Thursday, 31 March 2011

Advertising, Knobs and Fruitcakes

I loved the time I spent working in advertising: I had japes and larks and got to sit at my desk, pissed and howsyerfather. I met fellow like-minded humans who became my drinking buddies and didn’t seem arsed that I had a gob the size of Scotland and a tendency to ‘let myself down’. No, it was happy days; we got pissed, we pissed around and furthermore, we took the piss. And the remarkable thing was, that at the end of the month someone would very kindly put some money in my bank account. Happy days, indeed.

I was that lunch...
Note (and applaud) this bird's vice-like grip on her vodka beaker as she grabs
a few well earnt z's after a lunch break out on the lash.

            Of course, there were times that I’d be troubled by some knob in a suit to actually do something in return for this money.
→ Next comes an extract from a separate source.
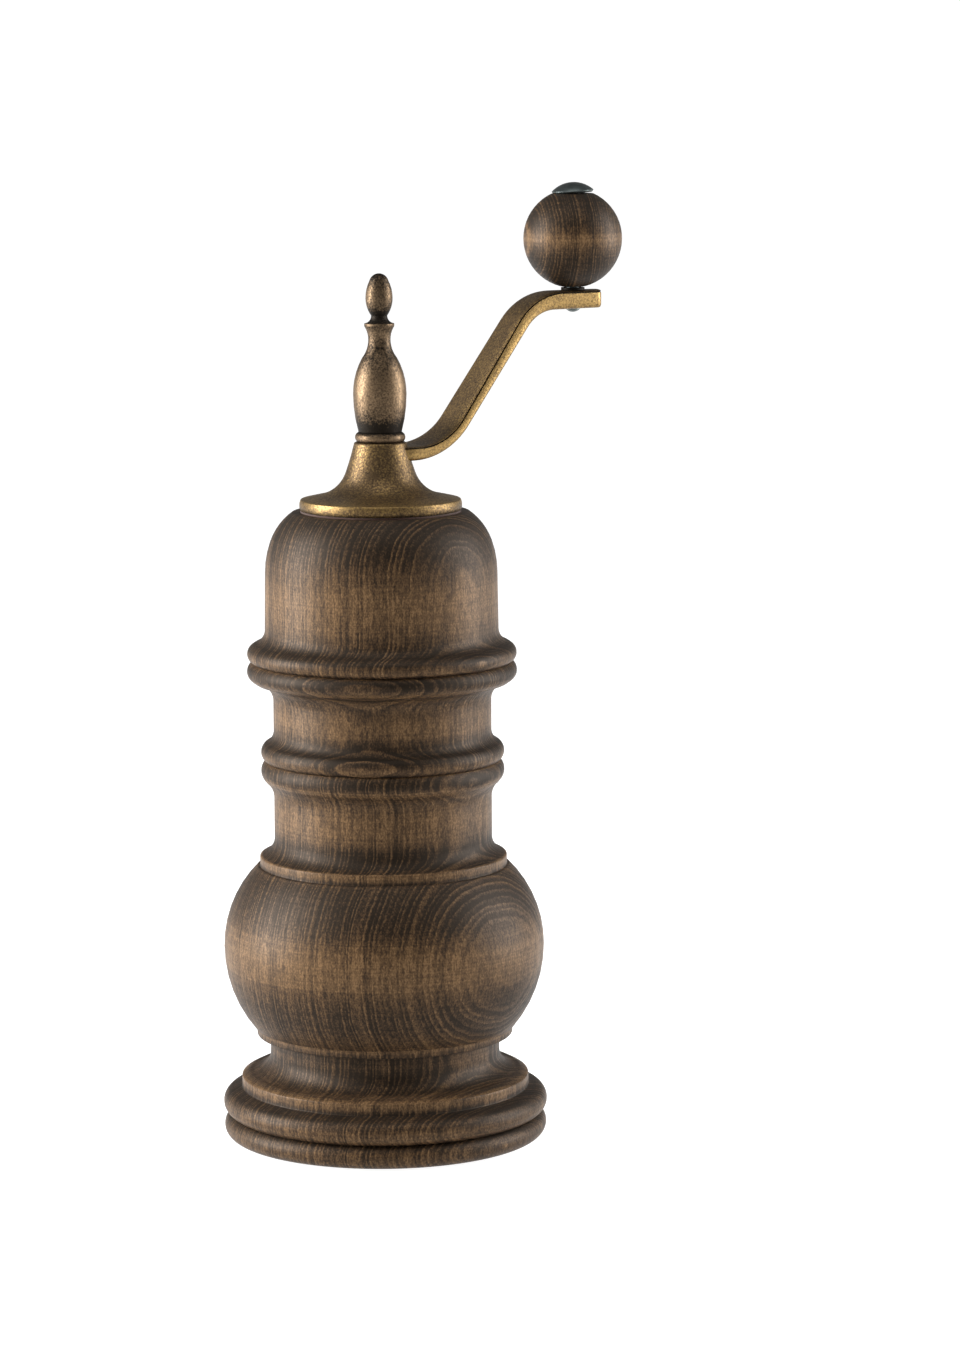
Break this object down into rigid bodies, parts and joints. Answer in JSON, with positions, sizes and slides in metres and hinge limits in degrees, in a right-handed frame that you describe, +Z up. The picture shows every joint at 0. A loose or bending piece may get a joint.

Bit harsh. Or some fruitcake of a creative would waft into my line of vision and bleat on about ‘creative values’ and ‘mid-tones’ and the suchlike, and then I’d say something like, “It’s all in hand,” and add a confirming nod, just to reassure them (and get shot of them), so I could get back to pissing around.
            Now it must be said, (and to introduce some clarity on the matter) that not all suits were knobs, nor indeed were all creatives fruitcakes; it’s just that the worst knobs were invariably suits and the worst fruitcakes were invariably creatives, (although I do recall, on one occasion calling a Creative Director, ‘a tit in a trance’ for good measure during a verbal ding-dong exchange we were having – and interfering with my play time).   
            And the brilliant thing about these creative types, is that they properly got to piss around in work time under the guise of ‘being creative’. Have a butchers at what they did to an old Scottish and Newcastle ad from my early years. Cover your eyes, children…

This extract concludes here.